Under the Trademark Law, protected trademarks include names of distinct shapes, signatures, words, letters, numbers, drawings, symbols, stamps and prominent inscriptions or any other sign or combination thereof that are suitable to distinguish industrial, commercial, vocational or agricultural products, or projects to exploit forests or natural resources or to indicate that the item on which the mark is carried belongs to the owner of the mark on the grounds of manufacture, selection and invention thereof or trading therewith or to indicate the rendering of a certain service.

Items that may not be registered as trademarks include, among others, public emblems, flags, misleading geographic names, signs without any specific distinction, signs or drawings violating Islamic law or those that are inconsistent with public morality.

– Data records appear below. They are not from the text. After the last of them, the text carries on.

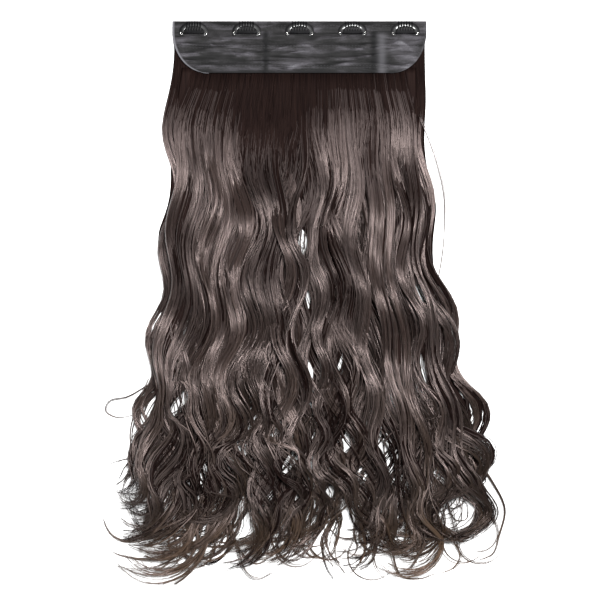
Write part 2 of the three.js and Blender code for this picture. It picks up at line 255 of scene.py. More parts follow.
# The hair stays inside this half width and this distance down, and on its left inside
# these half widths at distances down, a little more or less for each strand
SIDE_ROOM = 202 * MM
END_ROOM = 553 * MM
LEFT_PLACES = np.array([415, 450, 520, 540]) * MM
LEFT_ROOM = np.array([202, 166, 158, 200]) * MM
LEFT_UNEVEN = 14 * MM

# How far down from the band the hair is in painted shade, at places across, and over what length the painted shade
# lifts
SHADE_PLACES = np.array([-135, -100, -68, -55, -10, 3, 30, 90, 125]) * MM
SHADE_ENDS = np.array([62, 64, 74, 104, 112, 88, 62, 58, 62]) * MM
SHADE_LENGTH = 88 * MM
# Patches of painted shade, where the hair is darkened as if it turned under: across, down, half width, half length
PAINTED_SHADE_PATCHES = np.array([
    (69, 140, 15, 32), (10, 152, 11, 32), (-31, 240, 13, 30), (42, 270, 11, 50),
    (88, 431, 30, 42), (-95, 451, 36, 42), (-118, 240, 10, 30), (30, 398, 16, 26), (-20, 455, 24, 30),
]) * MM

# Strength of the painted shade in these patches
PAINTED_PATCH_SHADE = 0.72

# Painted shade on strands deep in the row towards the ends, and on some bundles in long streaks
UNDER_ENDS = (330 * MM, 450 * MM)
UNDER_SHADE = 0.9
STREAK_LENGTH = 170 * MM
STREAK_SHADE = 0.8

PATH_VALUES = "root swing lean crest fall turn radius drift stray".split()
BUNDLE_VALUES = PATH_VALUES + "middle place centre half depth own_depth phase tone".split()


def linear(hex_colour):
    """An sRGB hex colour as linear red, green and blue."""
    parts = [int(hex_colour[i:i + 2], 16) / 255 for i in (1, 3, 5)]
    return tuple(p / 12.92 if p <= 0.04045 else ((p + 0.055) / 1.055) ** 2.4 for p in parts)


def smooth(start, end, value):
    """0 before start, 1 after end, and a smooth rise between."""
    share = np.clip((value - start) / (end - start), 0, 1)
    return share * share * (3 - 2 * share)


def changed(change, distance):
    """How far a change has come at a distance along the hair."""
    return smooth(change.start, change.end, distance / HAIR_LENGTH)


def pile(down):
    """Height of one row of hair at a distance down from the band's top edge."""
    sunk = ROOT_PILE - (ROOT_PILE - SUNK_PILE) * changed(SINK, down)
    lifted = sunk + (FULL_PILE - SUNK_PILE) * changed(LIFT, down)
    return lifted - (FULL_PILE - TIP_PILE) * changed(SETTLE, down)


def waves_to(down):
    """Waves passed on the way down, with the wavelength shortening evenly."""
    shortening = (WAVELENGTH_AT_BAND - WAVELENGTH_AT_ENDS) / HAIR_LENGTH
    here = WAVELENGTH_AT_BAND - shortening * np.minimum(down, 1.1 * HAIR_LENGTH)
    return np.log(WAVELENGTH_AT_BAND / here) / shortening


def root_distance(row):
    return FIRST_ROW + (row - 1) * ROW_SPACING


def lock_width(row):
    roots = [lock.root for lock in LOCKS if lock.row == row]
    return LOCK_LAP * OUTERMOST * (max(roots) - min(roots)) / (len(roots) - 1)


class Paths:
    """The paths of many tresses or strands of one row, each an array with a row for each."""

    STEP = 2 * MM

    def __init__(self, row, **values):
        self.row = row
        for name, value in values.items():
            setattr(self, name, np.asarray(value, float)[:, None])
        self.length = self.fall + np.radians(np.abs(self.turn)) * self.radius
        self.along = np.arange(0, self.length.max() + self.STEP, self.STEP)[None, :]

    def heading(self):
        """Slope from straight down, in radians to the right, at each step."""
        down = root_distance(self.row) + self.along
        loose = changed(GROW, self.along)
        curling = smooth(self.fall - CURL_RADIUS / 2, self.fall + CURL_RADIUS / 2, self.along)
        looser = changed(LOOSEN, self.along)
        swing = self.swing * (1 + SWING_GROWTH * loose + END_GROWTH * looser)
        phase = 2 * math.pi * (waves_to(down) - waves_to(self.crest) - self.drift * (loose + 0.8 * looser))
        wave = -swing * changed(WAVE, self.along) * (1 - curling) * np.sin(phase)
        curled = np.clip((self.along - self.fall) / (self.length - self.fall), 0, 1)
        lean = self.lean * changed(LEAN, self.along) + self.stray * loose
        return np.radians(lean + wave + self.turn * curled), phase

    def places(self, extra=0):
        """Places across and down from the band's top edge, with an extra slope added."""
        slope, phase = self.heading()
        slope = slope + extra
        within = (band_half_width(root_distance(self.row)) - ROOT_ROOM) / np.abs(self.root).max()
        gathered = min(0, within - 1) * (1 - smooth(0, ROOT_FAN, self.along))
        across = self.root * (1 + gathered)
        across[:, 1:] += np.cumsum(np.sin(slope[:, :-1]) * self.STEP, axis=1)
        down = root_distance(self.row) + np.zeros_like(slope)
        down[:, 1:] += np.cumsum(np.cos(slope[:, :-1]) * self.STEP, axis=1)
        across += (self.root / OUTERMOST * HAIR_SPREAD + HAIR_SHIFT) * changed(SPREAD, down)
        return across, down, slope, phase


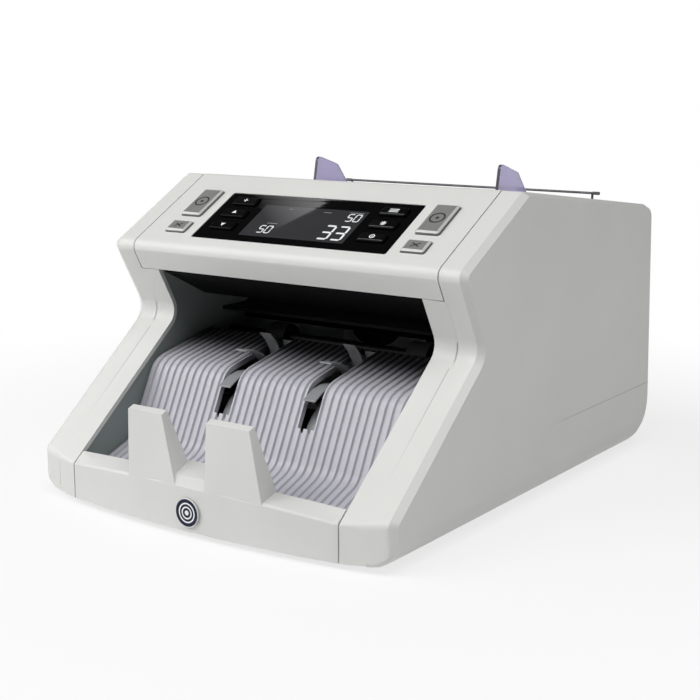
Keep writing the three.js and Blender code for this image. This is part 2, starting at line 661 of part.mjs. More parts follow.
// Rear cover: a shell over the back with vents and cut-outs for the sockets
const rear = {
  inset: 1.5, roofDrop: 6.8, start: 2.5, upstand: 8, radius: 8, bottomRadius: 20, bottomReach: 28,
  ventCount: 9, ventMargin: 23.7, ventWidth: 3.5, ventLow: 70, ventHigh: 104, ventX: 10,
};
const rearStart = hopperTop.x + rear.start;
const rearTopY = rearY(roofEnd.y) - rear.inset;
const rearCorner = point(rearTopY, roofZ(rearTopY) - rear.roofDrop);
const rearBottom = point(rearY(0) - rear.inset, gap);
const rearLine = [
  corner(point(rearStart, roofZ(rearStart) - rear.roofDrop - rear.upstand)),
  corner(point(rearStart, roofZ(rearStart) - rear.roofDrop), wall + gap),
  corner(rearCorner, rear.radius),
  corner(rearBottom, rear.bottomRadius),
  corner(point(rearBottom.x - rear.bottomReach, gap)),
];

// The rear face's frame: X across, Y out of the face, Z up it
const rearFace = new THREE.Group();
const socketHeight = 32;
rearFace.position.set(0, rearY(socketHeight) - rear.inset, socketHeight);
rearFace.rotation.x = rearLean;
rearFace.updateMatrix();
counter.add(rearFace);

const inletInset = 49.7;
const portInset = 47.7;
const rockerInset = 8.5;
const inlet = {
  x: coverHalf - inletInset, width: 48, height: 27, depth: 20, flange: 1.6, spread: 2,
  socketWidth: 24, socketHeight: 17,
};
const rocker = {
  x: inlet.x - inlet.width / 2 + rockerInset, width: 11, height: 19, depth: 6, proud: 1.4,
  swing: 9 * degrees, clear: 0.5,
};
const port = { x: portInset - coverHalf, width: 14, height: 12, depth: 14, wall: 1.6 };

function rearCover() {
  const skin = across(strip(rearLine, -wall), -coverHalf, coverHalf);
  const ventPitch = (coverHalf - rear.ventMargin - rear.ventX) / (rear.ventCount - 1);
  const vents = [];
  for (let index = 0; index < rear.ventCount; index += 1) {
    for (const [, side] of sides) {
      const x = side * (rear.ventX + index * ventPitch);
      vents.push(block(x - rear.ventWidth / 2, rearTopY - overrun, rear.ventLow,
        x + rear.ventWidth / 2, rearY(0) + overrun, rear.ventHigh, rear.ventWidth / 3));
    }
  }
  const holeFor = ({ x, width: w, height: h }) => moved(
    block(x - w / 2 - gap, -overrun, -h / 2 - gap, x + w / 2 + gap, overrun, h / 2 + gap), rearFace.matrix);
  return cut(skin, ...vents, holeFor(inlet), holeFor(port));
}

piece('rear_cover', 'shell', rearCover());

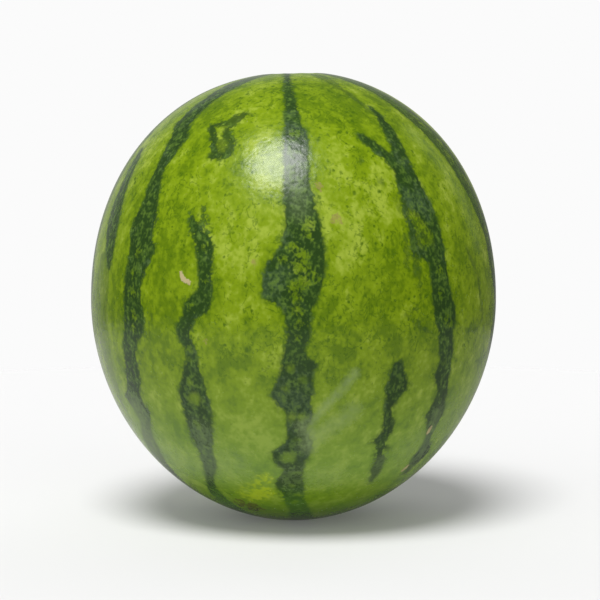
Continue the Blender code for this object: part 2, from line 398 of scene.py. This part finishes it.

Trademark protection in the Kingdom lasts for ten years and may be renewed. The Ministry of Commerce and Investment (“MOCI”) is responsible for trademark registration.

Trade Names

The Trade Names Law protects registered trade names in the Kingdom by requiring every business operating in the Kingdom to register its trade name with the Commercial Register at MOCI and proscribing any other business or individual from using registered trade names. Only Arabic or “Arabised” trade names may be registered, except for companies with foreign shareholders whose names are registered outside of the Kingdom or foreign companies seeking to trade under the names registered in their countries of origin or variations thereof. A process of pre-registration or name reservation is done via an online submission of the website of MOCI.